The Objective of any tumor immunotherapy is to achieve tumor-specific T cell response while avoiding any bystander T cell activation. The reason why checkpoint inhibitors, such as αPD-1 and αCTLA4 antibodies work only in a fraction of patients have to do with the fact that only those "responders" have enough pre-existing tumor-specific T cells "responsive" to αPD-1 and αCTLA4 inhibitions.
Other patients are refractory because their immune system is "blind" or "ignorant" of tumor antigens, i.e. first stage of T cell priming has failed due to lack of antigenic load in DCs (for example, if tumor express few mutated antigens).
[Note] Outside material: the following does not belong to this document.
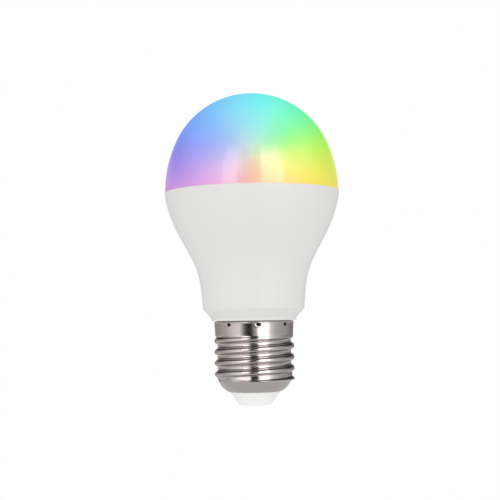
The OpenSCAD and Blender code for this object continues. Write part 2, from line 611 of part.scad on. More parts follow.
diffuser_dome();
dome_sealant();
housing_shell();
heat_sink_cup();
mounting_plate();
thermal_paste();
led_board();
warm_white_leds();
cool_white_leds();
rgb_leds();
led_current_chips();
board_screws();
led_board_socket();
driver_pin_header();
driver_board();
transformer_core();
transformer_bobbin();
transformer_winding();
transformer_tape();
input_capacitor();
input_capacitor_sleeve();
output_capacitor();
output_capacitor_sleeve();
film_capacitor();
bridge_rectifier();
choke_core();
choke_winding();
fusible_resistor();
resistor_sleeve();
switching_chip();
output_diode();
voltage_regulator();
chip_resistors();
radio_board();
radio_shield();
radio_chip();
radio_antenna();
radio_pin_header();
live_wire();
neutral_wire();
screw_shell();
base_insulator();
centre_contact();
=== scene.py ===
import json
import math

import bmesh
import bpy
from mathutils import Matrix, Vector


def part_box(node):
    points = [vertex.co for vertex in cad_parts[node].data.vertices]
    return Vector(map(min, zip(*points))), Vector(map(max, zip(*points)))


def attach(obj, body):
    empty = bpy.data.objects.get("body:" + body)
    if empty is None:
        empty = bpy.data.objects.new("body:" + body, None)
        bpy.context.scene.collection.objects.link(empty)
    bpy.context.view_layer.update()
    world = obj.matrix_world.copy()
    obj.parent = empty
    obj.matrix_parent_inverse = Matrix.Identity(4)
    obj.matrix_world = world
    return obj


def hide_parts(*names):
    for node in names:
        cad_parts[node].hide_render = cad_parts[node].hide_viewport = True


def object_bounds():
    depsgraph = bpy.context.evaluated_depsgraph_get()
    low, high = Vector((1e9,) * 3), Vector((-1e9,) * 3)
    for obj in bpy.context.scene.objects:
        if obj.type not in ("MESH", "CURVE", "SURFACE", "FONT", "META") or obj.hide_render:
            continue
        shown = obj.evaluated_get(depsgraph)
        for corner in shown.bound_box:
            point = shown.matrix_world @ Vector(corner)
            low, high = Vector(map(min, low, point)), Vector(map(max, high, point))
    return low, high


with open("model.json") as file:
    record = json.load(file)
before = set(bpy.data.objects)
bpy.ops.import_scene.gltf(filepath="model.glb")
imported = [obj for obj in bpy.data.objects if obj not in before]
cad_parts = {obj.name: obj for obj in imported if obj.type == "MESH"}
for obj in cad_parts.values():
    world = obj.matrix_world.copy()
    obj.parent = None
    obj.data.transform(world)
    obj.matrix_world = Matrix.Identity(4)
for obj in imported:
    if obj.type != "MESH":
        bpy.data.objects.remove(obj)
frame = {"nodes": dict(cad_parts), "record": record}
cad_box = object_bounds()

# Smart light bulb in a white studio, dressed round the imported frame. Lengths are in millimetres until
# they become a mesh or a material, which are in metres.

MM = 0.001
NODES = frame["nodes"]
LAMP_TOP = cad_box[1][2] / MM

# ---- sizes of the visible pieces, in millimetres -------------------------------------------------

SEGMENTS = 256

CROWN_R = 27.35
DOME_R = 28.55
DOME_WALL = 1.3
SEAM_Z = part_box("housing_shell")[1][2] / MM
SEAM_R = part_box("housing_shell")[1][0] / MM
SKIRT_R = 27.3
SKIRT_Z = 67.0

RIM_H = 2.15
RIM_TAPER = 0.17
BELLY_R = 47.0
BELLY_START = 12.0
FLANK_SLOPE = 28.6
WAIST_R = 30.0
NECK_R = 16.67
NECK_SLOPE = 4.3
NECK_Z = 31.4
LIP_R = 14.0
FOOT_Z = 27.5
WALL = 1.4
RIM_EDGE = 0.32  # radius of the rounded edge at the joint
GROOVE_R = SKIRT_R + 0.05
GROOVE_Z = 66.0
NECK_TUBE_R = 11.9  # part of the neck inside the collar
CAP_TUBE_R = 11.4  # part of the neck inside the thread
CAP_TUBE_BORE = 10.2
CAP_TUBE_Z = 9.5

PITCH = 3.629
THREAD_R = 26.15 / 2
THREAD_ROUND = 1.025
CREST_Z = 19.2
ROOT_R = THREAD_R - 2 * THREAD_ROUND + 2 * math.sqrt(THREAD_ROUND**2 - (PITCH / 4) ** 2)
SHOULDER_R = 7.1
SHOULDER_MID = (5.25, 10.58)
SHOULDER_END = 59.7
SHOULDER_FADE = (10.2, 11.6)
THREAD_BLEND = 0.1
COLLAR_R = 12.92  # at COLLAR_MID_Z
COLLAR_MID_Z = 26.0
COLLAR_TAPER = 0.05
COLLAR_Z = 27.4
SHEET = 0.4
CRIMPS = 8
CRIMP_ANGLE = 276.0
RING_Z = 26.93
RING_HALF = 0.2
RING_RISE = 0.16
CURL_Z = 27.02
CURL_IN = 0.4
CRIMP_Z = 26.3
CRIMP_HALF = (4.4, 0.6)  # degrees, millimetres
CRIMP_DEPTH = 0.6
CRIMP_SWELL = 0.06
FADE_LOW = (7.5, 8.4)
FADE_HIGH = (21.5, 22.9)


# ---- small maths ---------------------------------------------------------------------------------


def mix(a, b, t):
    return a + (b - a) * t


def ease(low, high, x):
    t = min(1.0, max(0.0, (x - low) / (high - low)))
    return t * t * (3 - 2 * t)


def steps(a, b, n):
    return [mix(a, b, i / n) for i in range(n + 1)]


def arc(centre, radius, start, end, n):
    """Points on an arc in the (r, z) plane, angles in degrees from +r towards +z."""
    angles = [math.radians(a) for a in steps(start, end, n)]
    return [(centre[0] + radius * math.cos(a), centre[1] + radius * math.sin(a)) for a in angles]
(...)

This situation, however, is potentially reversible with DC vaccines, wherein tumor-specific antigens/epitopes are loaded into DCs. Such "loaded" DCs would then prime T cells which in turn become responsive to checkpoint inhibitors.
So, solid tumor immunotherapy would require multi pronged approach to improve its efficacy. In this regard, I found this new paper in PNAS worth reviewing. Here, the authors showed that combination of "loaded" DC vaccine with αCTLA4/αOX40 treatment were able to overcome dormant state of T cells and allowed efficient control of solid tumors.
Initially, the authors showed that dual αCTLA4/αOX40 antibody treatment allowed substantial expansion of antigen-specific CD8 T cells (in a CD4 T cell-dependent manner).
However, these expanded CD8 T cells were not able to control solid tumor in mice challenged with HER2-expressing TUBO mammary cancinoma cells. However, when αCTLA4/αOX40 antibody treatment were combined with DC vaccine (DEC-205/HER2/PolyI:C), half of tumor challenged mice achieved long-term tumor-free status.
Now, this is just an example of what potentially could be accomplished with the right concept. In general, OX40 is a complex molecule that has additional role in TH2 immunity, so it is not clear whether this particular combination would be useful in humans. PolyI:C, TLR3 agonist, is not approved for human use either, so it is also not very relevant right now.
In summary, combination of DCs vaccine with checkpoint inhibitors could add missing piece necessary to arm T cells against solid tumors.